* _Supplied information_:
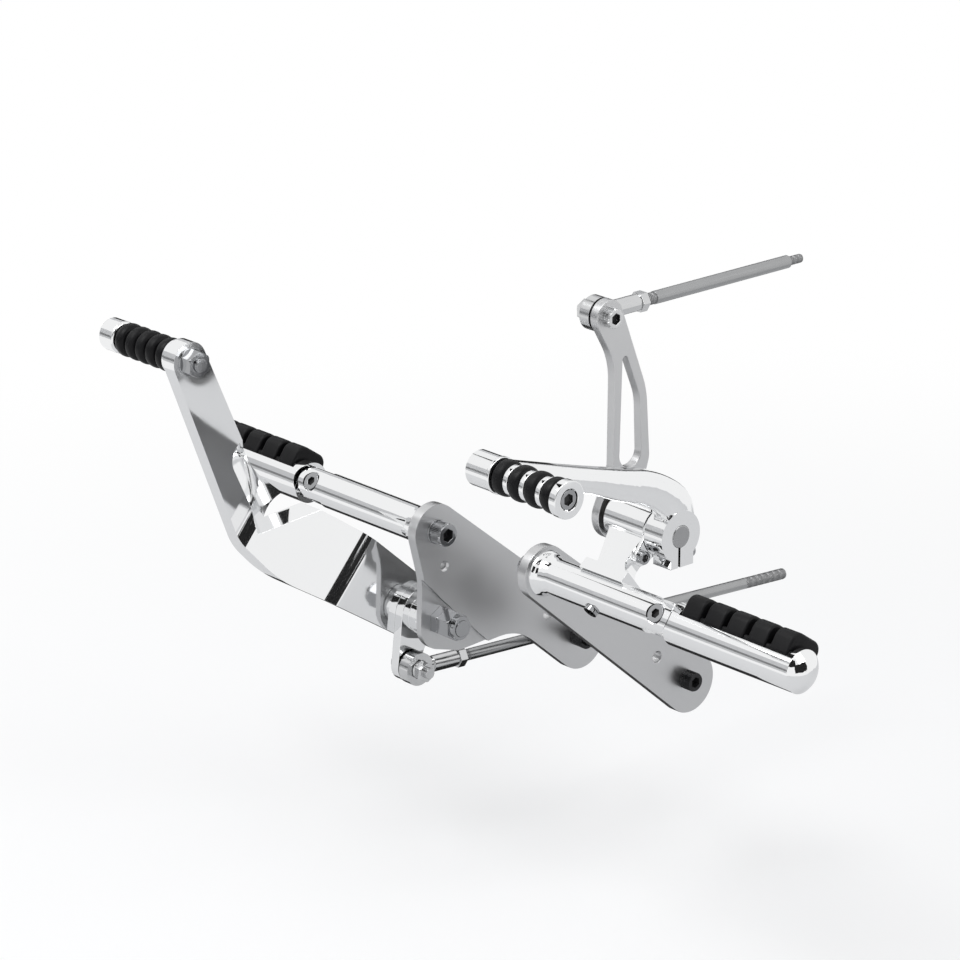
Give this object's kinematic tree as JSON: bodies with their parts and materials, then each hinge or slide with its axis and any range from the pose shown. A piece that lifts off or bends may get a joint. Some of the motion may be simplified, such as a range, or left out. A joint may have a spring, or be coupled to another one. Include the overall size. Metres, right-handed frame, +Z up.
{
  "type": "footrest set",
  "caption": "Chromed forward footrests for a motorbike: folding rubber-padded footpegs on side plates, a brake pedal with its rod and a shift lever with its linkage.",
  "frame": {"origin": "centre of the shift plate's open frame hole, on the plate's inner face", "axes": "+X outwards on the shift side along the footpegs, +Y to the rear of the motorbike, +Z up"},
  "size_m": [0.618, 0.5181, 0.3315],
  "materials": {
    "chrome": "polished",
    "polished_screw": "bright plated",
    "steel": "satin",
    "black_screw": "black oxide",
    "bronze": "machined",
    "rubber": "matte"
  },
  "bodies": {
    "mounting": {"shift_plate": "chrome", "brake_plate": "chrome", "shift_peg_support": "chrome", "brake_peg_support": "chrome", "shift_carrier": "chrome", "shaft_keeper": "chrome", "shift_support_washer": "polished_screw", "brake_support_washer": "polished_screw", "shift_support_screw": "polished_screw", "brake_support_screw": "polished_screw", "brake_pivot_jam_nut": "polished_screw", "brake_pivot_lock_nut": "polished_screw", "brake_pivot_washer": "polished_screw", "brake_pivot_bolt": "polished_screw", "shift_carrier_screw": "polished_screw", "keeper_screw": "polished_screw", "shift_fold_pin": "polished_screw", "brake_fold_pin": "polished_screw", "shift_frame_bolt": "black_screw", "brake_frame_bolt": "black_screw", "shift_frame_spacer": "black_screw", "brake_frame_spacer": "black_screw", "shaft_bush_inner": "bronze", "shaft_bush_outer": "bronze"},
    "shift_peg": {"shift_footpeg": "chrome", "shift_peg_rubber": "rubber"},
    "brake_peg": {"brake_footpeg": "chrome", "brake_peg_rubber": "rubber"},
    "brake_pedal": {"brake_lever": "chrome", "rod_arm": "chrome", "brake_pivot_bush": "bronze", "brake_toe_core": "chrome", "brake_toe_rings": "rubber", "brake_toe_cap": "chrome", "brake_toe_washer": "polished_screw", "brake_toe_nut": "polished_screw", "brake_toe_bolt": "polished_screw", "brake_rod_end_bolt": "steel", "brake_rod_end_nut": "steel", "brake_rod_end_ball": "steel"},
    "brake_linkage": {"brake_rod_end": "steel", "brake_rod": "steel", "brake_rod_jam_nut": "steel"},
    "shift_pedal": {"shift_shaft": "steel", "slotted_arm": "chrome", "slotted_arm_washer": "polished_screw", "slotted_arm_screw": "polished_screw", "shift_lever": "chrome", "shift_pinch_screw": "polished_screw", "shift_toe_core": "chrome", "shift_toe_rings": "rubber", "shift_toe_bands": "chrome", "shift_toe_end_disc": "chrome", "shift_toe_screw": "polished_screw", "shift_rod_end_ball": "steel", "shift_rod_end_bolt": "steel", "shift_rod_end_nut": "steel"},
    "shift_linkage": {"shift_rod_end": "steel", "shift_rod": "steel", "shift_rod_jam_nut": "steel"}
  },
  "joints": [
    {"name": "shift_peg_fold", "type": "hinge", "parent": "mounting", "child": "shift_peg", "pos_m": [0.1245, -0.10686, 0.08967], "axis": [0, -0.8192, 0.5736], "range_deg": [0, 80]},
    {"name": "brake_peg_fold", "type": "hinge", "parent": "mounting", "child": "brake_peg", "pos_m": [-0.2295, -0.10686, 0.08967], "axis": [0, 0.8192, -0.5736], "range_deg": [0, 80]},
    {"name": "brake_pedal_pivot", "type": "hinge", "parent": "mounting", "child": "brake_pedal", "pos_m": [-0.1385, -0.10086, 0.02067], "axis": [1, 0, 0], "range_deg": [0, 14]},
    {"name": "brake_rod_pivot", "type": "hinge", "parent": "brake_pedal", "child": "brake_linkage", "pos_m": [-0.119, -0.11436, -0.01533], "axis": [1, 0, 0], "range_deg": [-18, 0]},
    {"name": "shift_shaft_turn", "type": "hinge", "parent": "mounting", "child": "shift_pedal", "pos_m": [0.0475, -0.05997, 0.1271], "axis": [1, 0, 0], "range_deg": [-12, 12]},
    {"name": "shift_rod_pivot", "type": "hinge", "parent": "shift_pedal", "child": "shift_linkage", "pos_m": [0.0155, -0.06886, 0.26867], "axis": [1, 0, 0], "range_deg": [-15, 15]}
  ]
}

* _Directive_: Reproduce the whole listing word for word.

* _Task output_:
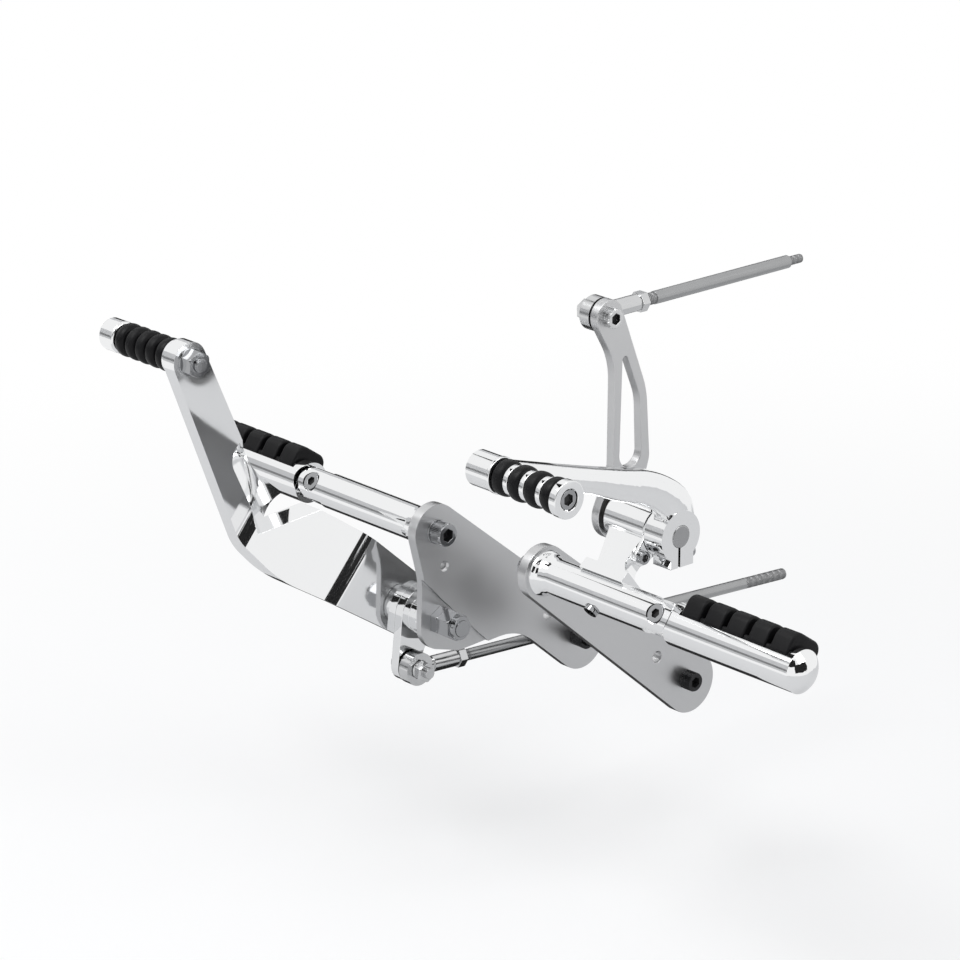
Give this object's kinematic tree as JSON: bodies with their parts and materials, then each hinge or slide with its axis and any range from the pose shown. A piece that lifts off or bends may get a joint. Some of the motion may be simplified, such as a range, or left out. A joint may have a spring, or be coupled to another one. Include the overall size. Metres, right-handed frame, +Z up.
{
  "type": "footrest set",
  "caption": "Chromed forward footrests for a motorbike: folding rubber-padded footpegs on side plates, a brake pedal with its rod and a shift lever with its linkage.",
  "frame": {"origin": "centre of the shift plate's open frame hole, on the plate's inner face", "axes": "+X outwards on the shift side along the footpegs, +Y to the rear of the motorbike, +Z up"},
  "size_m": [0.618, 0.5181, 0.3315],
  "materials": {
    "chrome": "polished",
    "polished_screw": "bright plated",
    "steel": "satin",
    "black_screw": "black oxide",
    "bronze": "machined",
    "rubber": "matte"
  },
  "bodies": {
    "mounting": {"shift_plate": "chrome", "brake_plate": "chrome", "shift_peg_support": "chrome", "brake_peg_support": "chrome", "shift_carrier": "chrome", "shaft_keeper": "chrome", "shift_support_washer": "polished_screw", "brake_support_washer": "polished_screw", "shift_support_screw": "polished_screw", "brake_support_screw": "polished_screw", "brake_pivot_jam_nut": "polished_screw", "brake_pivot_lock_nut": "polished_screw", "brake_pivot_washer": "polished_screw", "brake_pivot_bolt": "polished_screw", "shift_carrier_screw": "polished_screw", "keeper_screw": "polished_screw", "shift_fold_pin": "polished_screw", "brake_fold_pin": "polished_screw", "shift_frame_bolt": "black_screw", "brake_frame_bolt": "black_screw", "shift_frame_spacer": "black_screw", "brake_frame_spacer": "black_screw", "shaft_bush_inner": "bronze", "shaft_bush_outer": "bronze"},
    "shift_peg": {"shift_footpeg": "chrome", "shift_peg_rubber": "rubber"},
    "brake_peg": {"brake_footpeg": "chrome", "brake_peg_rubber": "rubber"},
    "brake_pedal": {"brake_lever": "chrome", "rod_arm": "chrome", "brake_pivot_bush": "bronze", "brake_toe_core": "chrome", "brake_toe_rings": "rubber", "brake_toe_cap": "chrome", "brake_toe_washer": "polished_screw", "brake_toe_nut": "polished_screw", "brake_toe_bolt": "polished_screw", "brake_rod_end_bolt": "steel", "brake_rod_end_nut": "steel", "brake_rod_end_ball": "steel"},
    "brake_linkage": {"brake_rod_end": "steel", "brake_rod": "steel", "brake_rod_jam_nut": "steel"},
    "shift_pedal": {"shift_shaft": "steel", "slotted_arm": "chrome", "slotted_arm_washer": "polished_screw", "slotted_arm_screw": "polished_screw", "shift_lever": "chrome", "shift_pinch_screw": "polished_screw", "shift_toe_core": "chrome", "shift_toe_rings": "rubber", "shift_toe_bands": "chrome", "shift_toe_end_disc": "chrome", "shift_toe_screw": "polished_screw", "shift_rod_end_ball": "steel", "shift_rod_end_bolt": "steel", "shift_rod_end_nut": "steel"},
    "shift_linkage": {"shift_rod_end": "steel", "shift_rod": "steel", "shift_rod_jam_nut": "steel"}
  },
  "joints": [
    {"name": "shift_peg_fold", "type": "hinge", "parent": "mounting", "child": "shift_peg", "pos_m": [0.1245, -0.10686, 0.08967], "axis": [0, -0.8192, 0.5736], "range_deg": [0, 80]},
    {"name": "brake_peg_fold", "type": "hinge", "parent": "mounting", "child": "brake_peg", "pos_m": [-0.2295, -0.10686, 0.08967], "axis": [0, 0.8192, -0.5736], "range_deg": [0, 80]},
    {"name": "brake_pedal_pivot", "type": "hinge", "parent": "mounting", "child": "brake_pedal", "pos_m": [-0.1385, -0.10086, 0.02067], "axis": [1, 0, 0], "range_deg": [0, 14]},
    {"name": "brake_rod_pivot", "type": "hinge", "parent": "brake_pedal", "child": "brake_linkage", "pos_m": [-0.119, -0.11436, -0.01533], "axis": [1, 0, 0], "range_deg": [-18, 0]},
    {"name": "shift_shaft_turn", "type": "hinge", "parent": "mounting", "child": "shift_pedal", "pos_m": [0.0475, -0.05997, 0.1271], "axis": [1, 0, 0], "range_deg": [-12, 12]},
    {"name": "shift_rod_pivot", "type": "hinge", "parent": "shift_pedal", "child": "shift_linkage", "pos_m": [0.0155, -0.06886, 0.26867], "axis": [1, 0, 0], "range_deg": [-15, 15]}
  ]
}